High power fiber laser has a gain medium which is a long cylindrical geometry of optical fiber and thus, provides a high surface to volume ratio. The heat generated during lasing is distributed over longer fiber length and provides better thermal management as compared to other solid-state and gas-based lasers. However, power scaling of high-power fiber lasers has required the use of Large Mode Area(LMA) fibers to increase the dimension of gain medium(fiber core) to accommodate more power. The excitation mechanism of those lasers is also becoming more complex, which is leading to the presence of higher order waveguide modes supported by these larger fibers in the output beam profile. Therefore, the measurement of the beam quality of the laser (represented by the parameter M2 ) is imperative.
Conventional M2 measurement methods such as moving knife-edge, variable aperture, moving slit method etc. uses CCD, CMOS or InGaAs detectors and these detector-based methods are not reliable at high power, because of their very low saturation powers. Therefore, with these measurement techniques, high-power beams need to be attenuated and this attenuation has the potential for substantial distortion of the inherent beam profile thereby degrading the beam quality. Other methods using modal decomposition of different constituent eigenmodes are also suggested to measure M2. However, they are complex and not very accurate.

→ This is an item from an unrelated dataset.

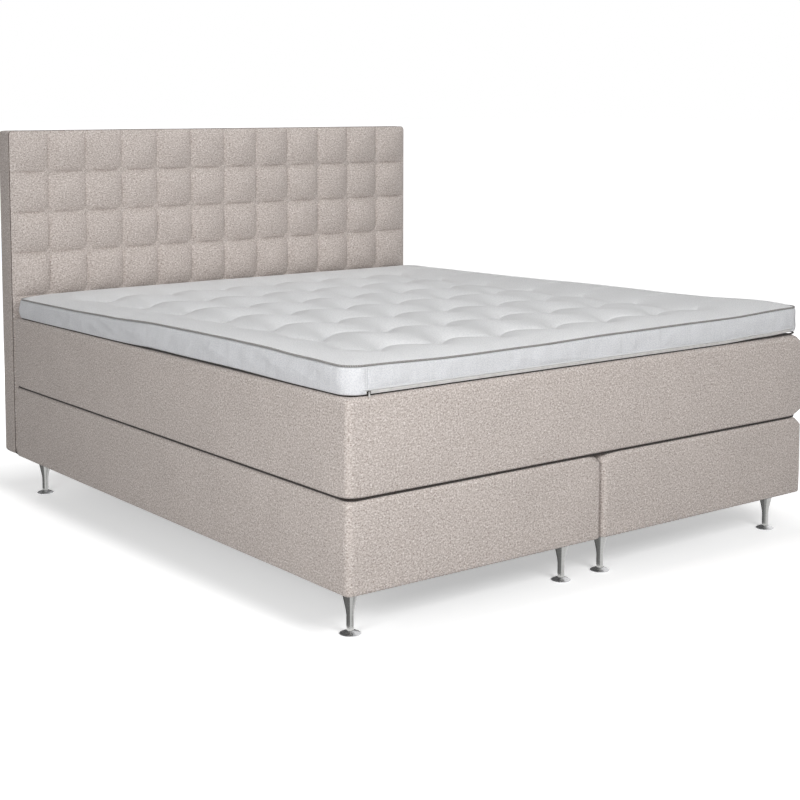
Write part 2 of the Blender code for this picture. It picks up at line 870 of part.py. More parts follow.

In this work, a high power 100Watt Ytterbium doped fiber laser is built, and its beam profile is characterized with a newly proposed method. A simple, cost-effective and alternative thermal imaging-based measurement technique is implemented to measure both beam profile and beam quality of high-power laser beam at full power without additional attenuation or beam diversion. This technique is wavelength agile, robust and can be easily implemented in any high-power laser laboratory where the thermal camera is readily available.